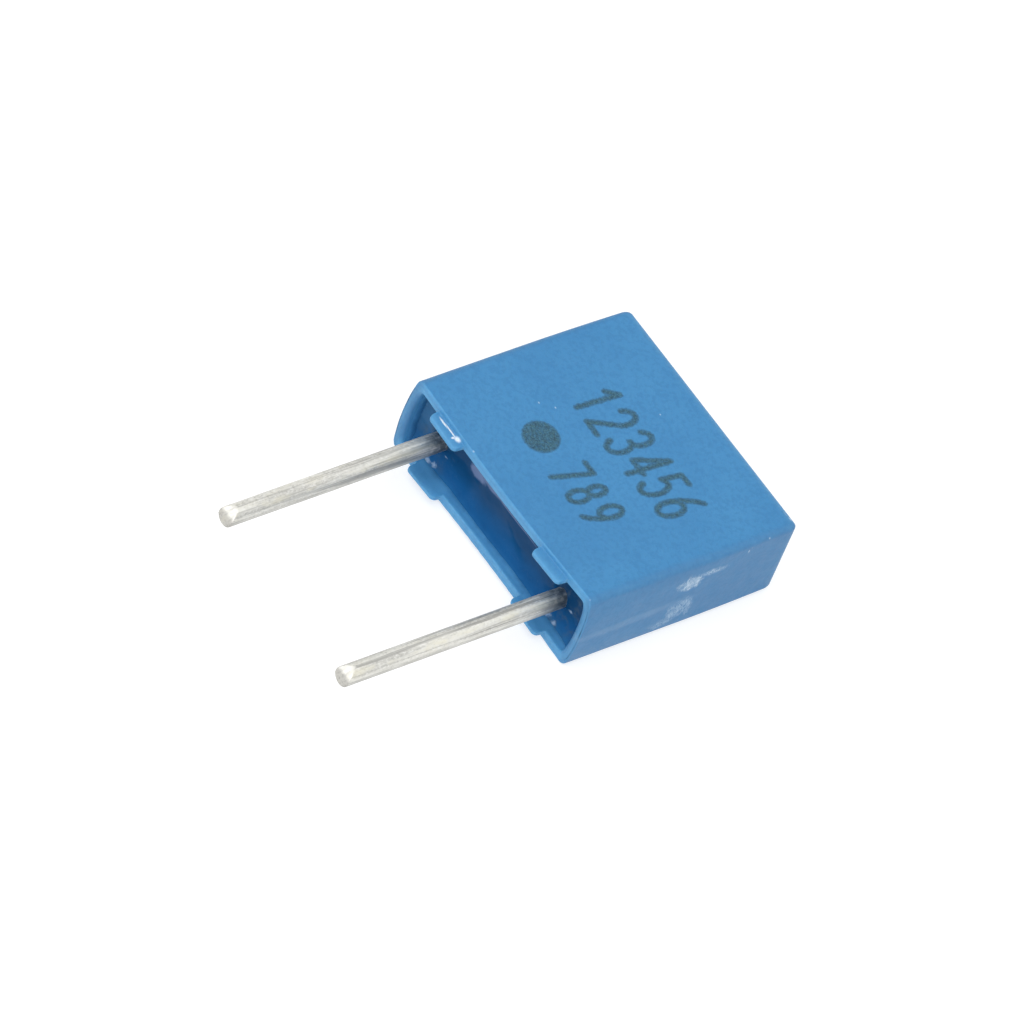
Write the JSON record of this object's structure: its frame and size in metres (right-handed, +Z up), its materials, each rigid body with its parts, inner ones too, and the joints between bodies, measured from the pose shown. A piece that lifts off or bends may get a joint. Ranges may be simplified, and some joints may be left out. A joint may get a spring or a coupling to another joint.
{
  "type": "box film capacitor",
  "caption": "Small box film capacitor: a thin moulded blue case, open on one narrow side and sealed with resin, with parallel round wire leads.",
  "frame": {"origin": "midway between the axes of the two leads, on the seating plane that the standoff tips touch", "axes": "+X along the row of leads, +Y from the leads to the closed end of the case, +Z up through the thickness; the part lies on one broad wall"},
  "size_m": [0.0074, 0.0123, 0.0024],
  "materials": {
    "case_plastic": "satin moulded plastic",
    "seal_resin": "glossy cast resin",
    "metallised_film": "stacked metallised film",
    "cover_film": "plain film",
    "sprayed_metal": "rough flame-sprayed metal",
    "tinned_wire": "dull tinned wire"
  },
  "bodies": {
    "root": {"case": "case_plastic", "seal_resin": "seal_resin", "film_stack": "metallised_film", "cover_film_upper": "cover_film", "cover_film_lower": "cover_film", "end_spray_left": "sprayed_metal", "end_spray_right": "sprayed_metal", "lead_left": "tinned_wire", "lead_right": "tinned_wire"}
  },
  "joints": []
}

● **Task requirements**: Write out the full listing, keeping every line exactly as it is.

● **Solution**:
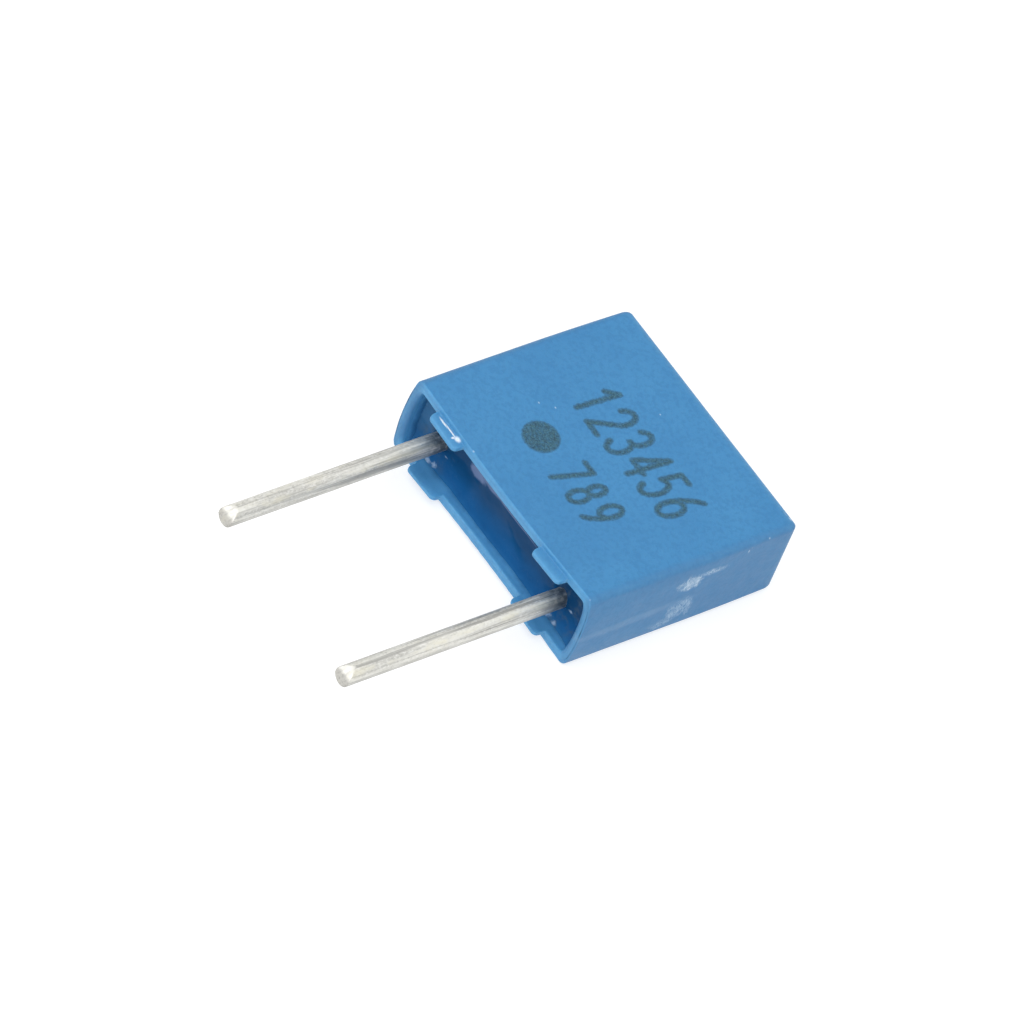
Write the JSON record of this object's structure: its frame and size in metres (right-handed, +Z up), its materials, each rigid body with its parts, inner ones too, and the joints between bodies, measured from the pose shown. A piece that lifts off or bends may get a joint. Ranges may be simplified, and some joints may be left out. A joint may get a spring or a coupling to another joint.
{
  "type": "box film capacitor",
  "caption": "Small box film capacitor: a thin moulded blue case, open on one narrow side and sealed with resin, with parallel round wire leads.",
  "frame": {"origin": "midway between the axes of the two leads, on the seating plane that the standoff tips touch", "axes": "+X along the row of leads, +Y from the leads to the closed end of the case, +Z up through the thickness; the part lies on one broad wall"},
  "size_m": [0.0074, 0.0123, 0.0024],
  "materials": {
    "case_plastic": "satin moulded plastic",
    "seal_resin": "glossy cast resin",
    "metallised_film": "stacked metallised film",
    "cover_film": "plain film",
    "sprayed_metal": "rough flame-sprayed metal",
    "tinned_wire": "dull tinned wire"
  },
  "bodies": {
    "root": {"case": "case_plastic", "seal_resin": "seal_resin", "film_stack": "metallised_film", "cover_film_upper": "cover_film", "cover_film_lower": "cover_film", "end_spray_left": "sprayed_metal", "end_spray_right": "sprayed_metal", "lead_left": "tinned_wire", "lead_right": "tinned_wire"}
  },
  "joints": []
}